- Does Tokenbooks (or the MCP server) ever access my private keys?
- No. Tokenbooks is accounting-only. We ingest wallet data from public block explorers using your wallet address — we never ask for, store, or use private keys, seed phrases, or signing access. We cannot move funds, sign transactions, or initiate payments. The MCP server inherits the same constraint: agents can read your books and propose accounting changes, but cannot touch your treasury or move a single token on-chain.
- What is an "AI-native accounting system"?
- A real accounting platform — full ledger, FMV resolution, cost basis, multi-chain sync, audit trail — exposed through both a public REST API and a first-party MCP (Model Context Protocol) server. AI agents like Claude and ChatGPT can drive it natively, with the same permissions and audit trail your controllers already work in.
- Which AI tools work with Tokenbooks?
- Anything that supports the Model Context Protocol. For finance teams that means Claude (Desktop) and ChatGPT (Apps in ChatGPT, on Business / Enterprise / Edu plans). Engineering-led teams can also use Cursor, Codex, or any MCP-compatible client. For non-MCP agents, the same operations are available through the public REST API and TypeScript SDK.

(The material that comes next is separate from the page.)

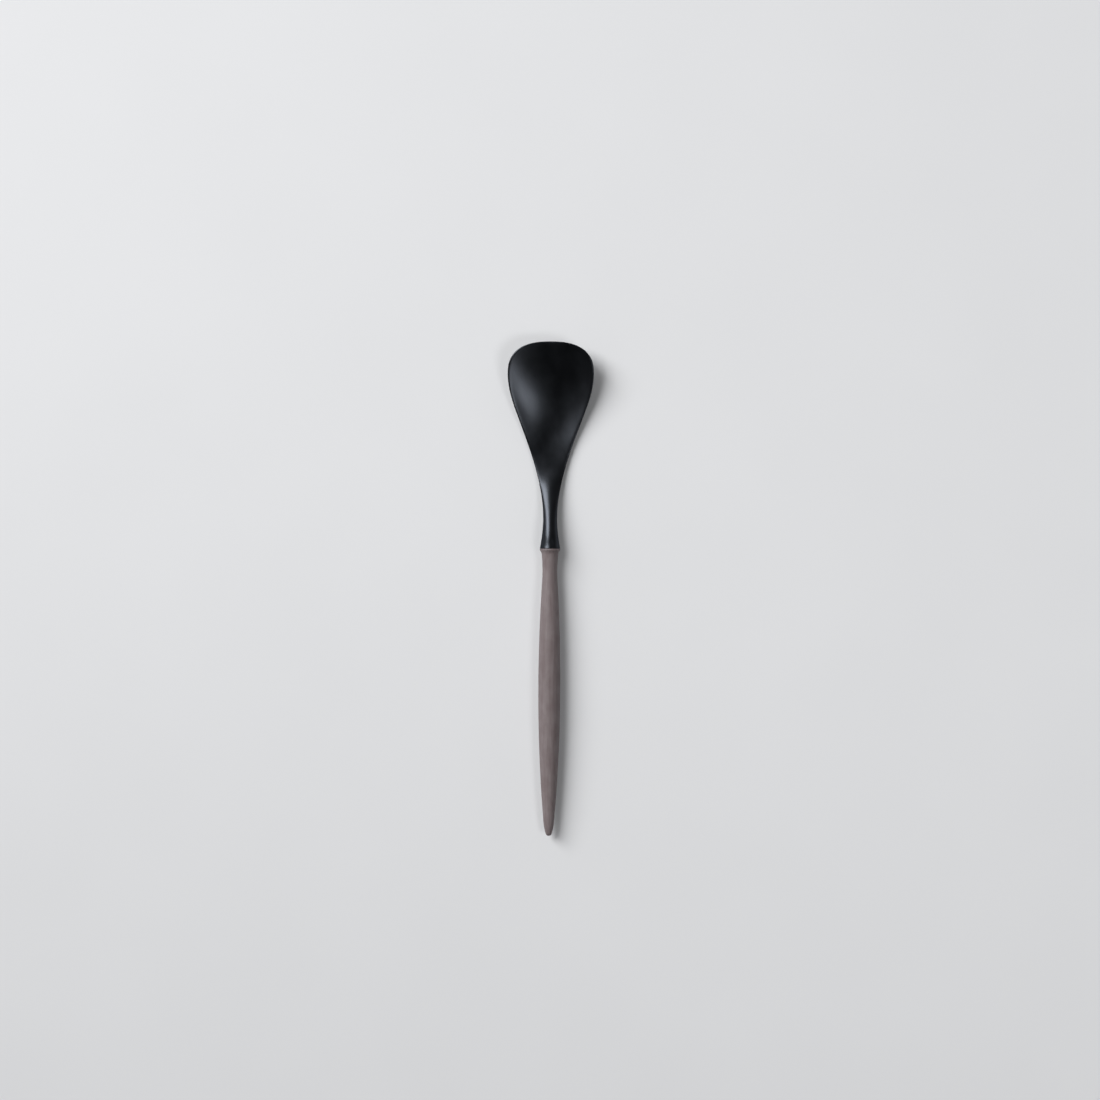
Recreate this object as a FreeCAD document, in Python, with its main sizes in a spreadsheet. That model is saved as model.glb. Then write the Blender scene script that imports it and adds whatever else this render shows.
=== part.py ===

- Can the AI agent post journal entries without my approval?
- No. Read, write, and destructive actions are kept separate, and any destructive action prompts your MCP client for explicit human approval before the agent runs it. The agent can propose; the controller approves.
- Is this safe for SOC 2 / audit-bound finance teams?
- Every action the agent takes is the same action a controller would take in the Tokenbooks UI — drafted, reviewed, posted, exported. The same audit trail, the same permissions, the same review gates. Tokens are workspace-scoped and revocable. Every action is replayable and defensible at audit.
- What's the difference between the MCP server and the public API?
- Same source of truth, two surfaces. The Public API is the REST endpoint engineers integrate against directly. The MCP server is the agent-native interface on top of it — what lets MCP-compatible clients (Claude, ChatGPT) connect through OAuth and use the same operations a controller would. Read more on the Public API page.
- Do I need to be a developer to use the AI features?
- No. If you use Claude Desktop, ChatGPT, or another MCP-compatible client, connecting Tokenbooks takes about two minutes. Engineering-led teams can also build their own agents on the same REST API and MCP server.